Before the construction of the railroad, the land was known as Clarks Corner, which consisted of extensive farms, timber stands and other raw materials. After studying successful railroads in Philadelphia, Wilmington and England, construction began in 1856. Commercial and industrial growth ensued in the following years with a boom in population and commerce from 1870 to 1950.
The town of Clarks Corner was renamed Harrington in honor of Samuel Harrington, whose tireless work not only led to the completion of the railroad but also promised the town decades of prosperity. Although little survives on the landscape from the town's earliest development, Harrington is still a functioning district.
The area exhibits local, regional and national trends of the late 19th and early 20th Centuries. If you take a walk through the town, you’ll be sure to find homes reflecting the Romantic, Victorian, Gothic Revival, Italianate, Bungalow, Kit, Art Deco and Colonial Revival styles.
The Newark Union Church and Cemetery was built in 1845 at 8 and 20 Newark Union Public Road in Wilmington, Delaware. The church was first constructed from local fieldstone as a simple meetinghouse. A renovation in 1906 turned it into a late Gothic Revival style church with a stuccoed exterior, a gable roof and a projecting frame vestibule on the east elevation.
The meetinghouse has served as a place of worship for many religions, including Quakers, Methodists, Presbyterians, Anglicans and Non-Denominational Christians. The most significant factor of this historic site is its representation of the influence of European settlement in Northern Delaware and the past religious practices over three centuries.
The cemetery represents the evolving religious demographics of the residents North of Wilmington over several centuries. The first legible burial marker on site dates back to 1757, symbolic of the end of the Quaker era at Newark Union. Gravestones and monuments range from Romantic Era styles to Greco-Roman and Egyptian-inspired. The cemetery contains about 500 marked burials from the mid-18th century to the present.
The Cox-Phillips-Mitchell House, constructed in 1726, is a large farm complex consisting of seven historic structures: the dwelling, a circa 1740s bank barn, stable/granary, chicken coop/piggery, corncrib-granary and machine shed.
The property was listed on the National Register of Historic Places under "Criterion A" as an excellent example of the practice of remodeling agricultural complexes in Delaware during the nineteenth and early twentieth centuries.
The Cox-Phillips-Mitchell Agricultural Complex is significant at the local level for representing these changes as they occurred specifically in Mill Creek Hundred. The period of significance begins in 1789, when William Phillips II inherited the property from his father and ends in 1960. It was listed on the National Register in March 2017.

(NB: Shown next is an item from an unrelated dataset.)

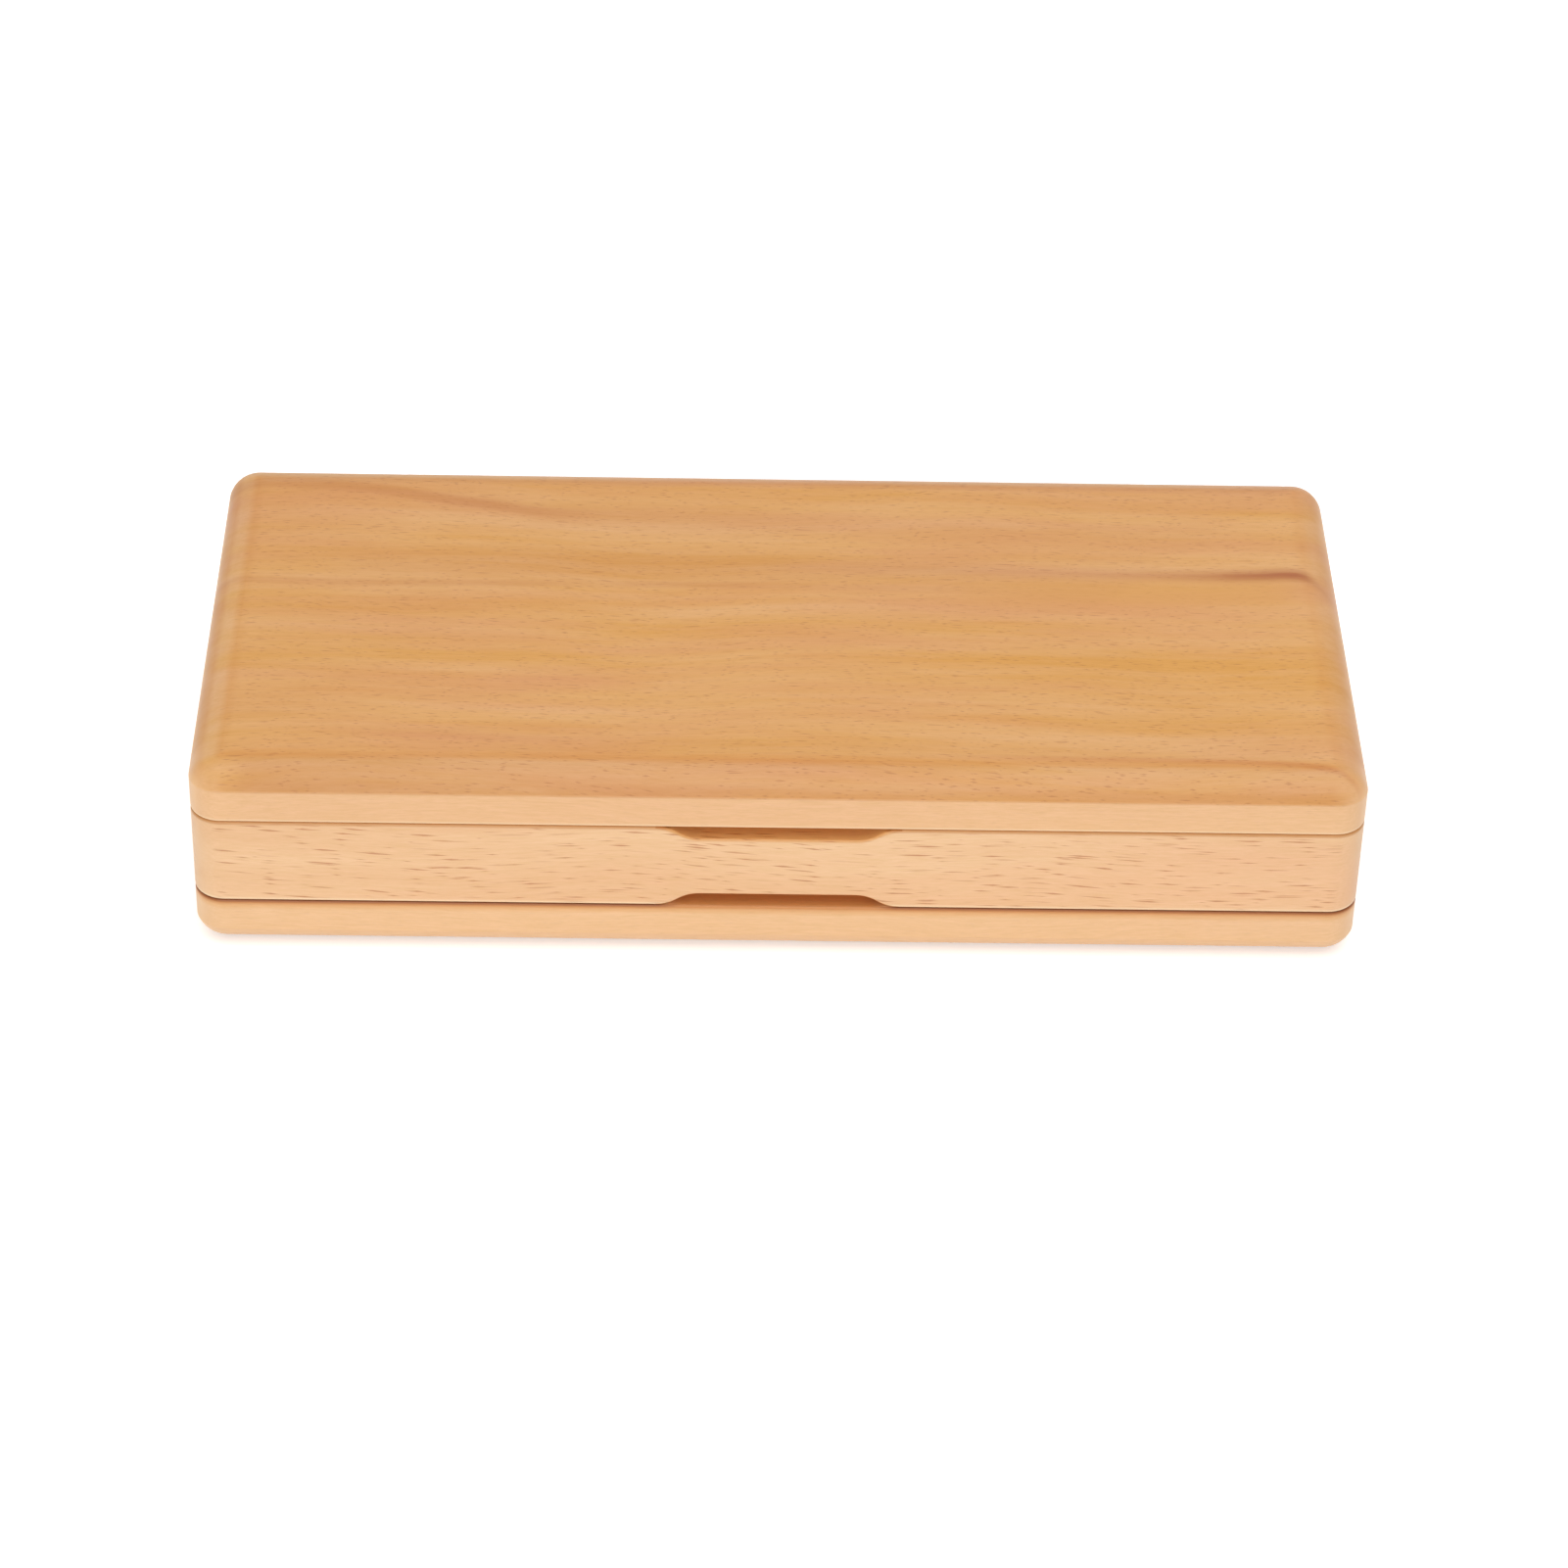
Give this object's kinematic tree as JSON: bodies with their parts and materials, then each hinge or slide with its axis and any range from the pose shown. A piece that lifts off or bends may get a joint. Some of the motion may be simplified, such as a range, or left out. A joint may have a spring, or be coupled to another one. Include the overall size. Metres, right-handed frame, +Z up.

Listed in March 2017, the Contemporary style house, known simply as "901" (pronounced nine-oh-one) to its owners, is located at 901 Mount Lebanon Road in the hilly piedmont region of Delaware. 901 was nominated under "Criterion C" for its architecture. Constructed in 1950, the house is an example of the Contemporary style that emerged after World War II in the United States, as well as an example of the organic architectural method as espoused by Frank Lloyd Wright and other early advocates of modern house design.
The horizontal orientation of the house, its organic relationship to the surrounding landscape, its rational design based on interior space and the forward-looking style of the house and its builders make 901 a significant, one-of-a-kind artifact of the post-World War II era in the state of Delaware.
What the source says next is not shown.